Clairvoyant
Big Data Internship

After my freshman year, I spent the summer working at Clairvoyant, a company that specializes in Big Data. This was a very new territory for me, yet I enjoyed every second of it. I was exposed to tools like Hadoop, MapReduce and Hive along with learning how to build data pipelines for analytics. My main project was creating a pipeline for credit card data for one of our clients and cleaning that data.

Big Data
@ Clairvoyant

My first ever assignment was to clean an excel file that had misformatted data. I was told to use Python but had little experience. I was able to learn quickly on the job because of the hard deadlines and eventually was able to write python scripts to clean the excel sheet with no problem. I then applied these skills outside my job too in order to scrape websites of data I found interesting and analyze it.

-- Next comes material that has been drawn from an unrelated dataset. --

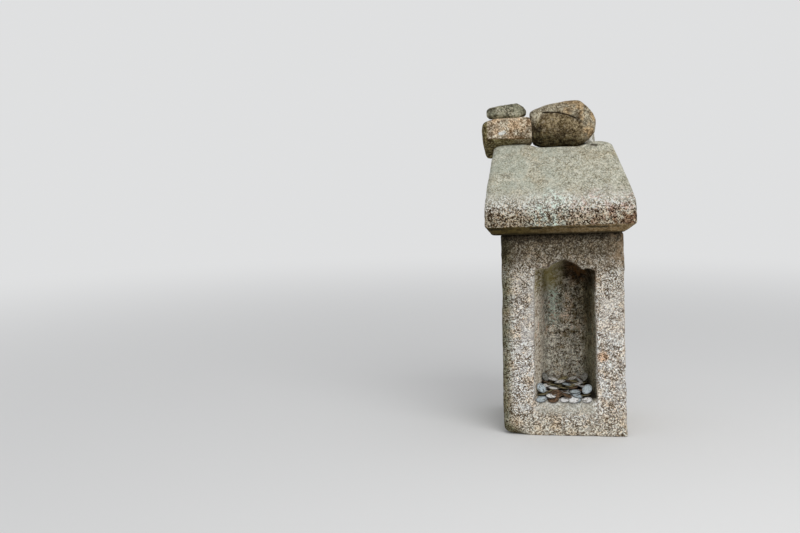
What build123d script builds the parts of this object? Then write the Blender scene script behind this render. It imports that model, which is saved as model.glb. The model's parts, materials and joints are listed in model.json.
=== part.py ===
from build123d import *
import math
import os

# A small wayside shrine cut from granite.
# One upright block stands on the ground with a niche hollowed from its front, under a cusped arch.
# A second block lies on it as a hipped roof, with heavy eaves that are undercut all round.
# Loose field stones are laid along the flat ridge, and offered coins lie like tiles on the niche's floor.
# Everything is in millimetres, X to the right, Y to the back, Z up.
# The origin is in the ground plane, under the middle of the body block's foot.

os.makedirs("parts", exist_ok=True)

# Body block
BODY_HEIGHT = 422.0
FOOT_WIDTH = 254.0
FOOT_DEPTH = 240.0
HEAD_WIDTH = 247.0
HEAD_DEPTH = 235.0
HEAD_SHIFT = -9.5
ARRIS_FRONT_LEFT = 15.0
ARRIS_FRONT_RIGHT = 8.0
ARRIS_BACK_RIGHT = 12.0
ARRIS_BACK_LEFT = 13.0
FOOT_ROUND = 4.0
HEAD_ROUND = 5.0
WORN_CORNER_WIDTH = 32.0
WORN_CORNER_HEIGHT = 17.0

# Niche in the body block
NICHE_WIDTH = 123.0
NICHE_SHIFT = -3.5
NICHE_DEPTH = 140.0
NICHE_BACK_WIDTH = 88.0
NICHE_BACK_SHIFT = 4.5
SILL_HEIGHT = 69.0
LIP_DEPTH = 22.0
LIP_SLOPE = 20.0
FLOOR_SLOPE = 8.0
SHOULDER_HEIGHT = 348.5
ARCH_RISE = 22.0
CUSP_HALF_SPAN = 37.0
SHOULDER_BULGE = 3.0
SOFFIT_FALL = 16.0
COVE_DEPTH = 34.0
COVE_FALL = 52.0
COVE_INSET = 9.0
MOUTH_WEAR = 3.0
MOUTH_WEAR_DEPTH = 4.0

# Roof block
BED_TILT = 1.4
ROOF_SHIFT = -12.5
ROOF_HEIGHT = 184.0
EAVE_WIDTH = 304.0
EAVE_DEPTH = 300.0
EAVE_HEIGHT = 70.0
UNDERCUT_FRONT = 25.0
UNDERCUT_LEFT = 14.0
UNDERCUT_RIGHT = 25.0
UNDERCUT_HEIGHT = 19.0
RIDGE_DEPTH = 80.0
HIP_RUN_LEFT = 20.0
HIP_RUN_RIGHT = 42.0
EAVE_CORNER_ROUND = 17.0
HIP_ROUND = 14.0
SHOULDER_ROUND = 14.0
RIDGE_ROUND = 7.0
UNDERCUT_ROUND = 3.0
SADDLE_SAG = 8.0
SADDLE_SHIFT = 2.0

# Stones on the ridge: width, depth and height, place along the ridge, and how far the foot is below the ridge
BOULDER = (136.0, 94.0, 99.0)
BOULDER_PLACE = 8.0
BOULDER_SEAT = 9.5
BLOCK_STONE = (107.0, 88.0, 89.0)
BLOCK_STONE_PLACE = -109.0
BLOCK_STONE_HANG = 31.0
FLAT_STONE = (85.0, 66.0, 31.0)
FLAT_STONE_SHIFT = -2.5
FLAT_STONE_SEAT = 5.5
WEDGE_STONE = (38.0, 36.0, 24.0)
WEDGE_STONE_PLACE = 55.5
WEDGE_STONE_SEAT = 1.5
STONES_FORWARD = 7.0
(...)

For example, one of my friends resells shoes on a site called StockX, so we scraped the data and created a visualization dashboard so he could decide when to buy and sell.

Big Data@ Clairvoyant

The most important work I did involved Hadoop and MapReduce. Once I was comfortable enough with the tools and had gone through all the training, I was given actual assignments that involved converting datasets to different formats so that it could be ingested into the pipeline. Working with Hadoop was challenging, but it gave me a lot of respect for the sheer power of the tool and how important it is. It exposed me to Data Warehouses, Data Lakes and the impending need for Data Scientists to efficiently manage large amounts of Data.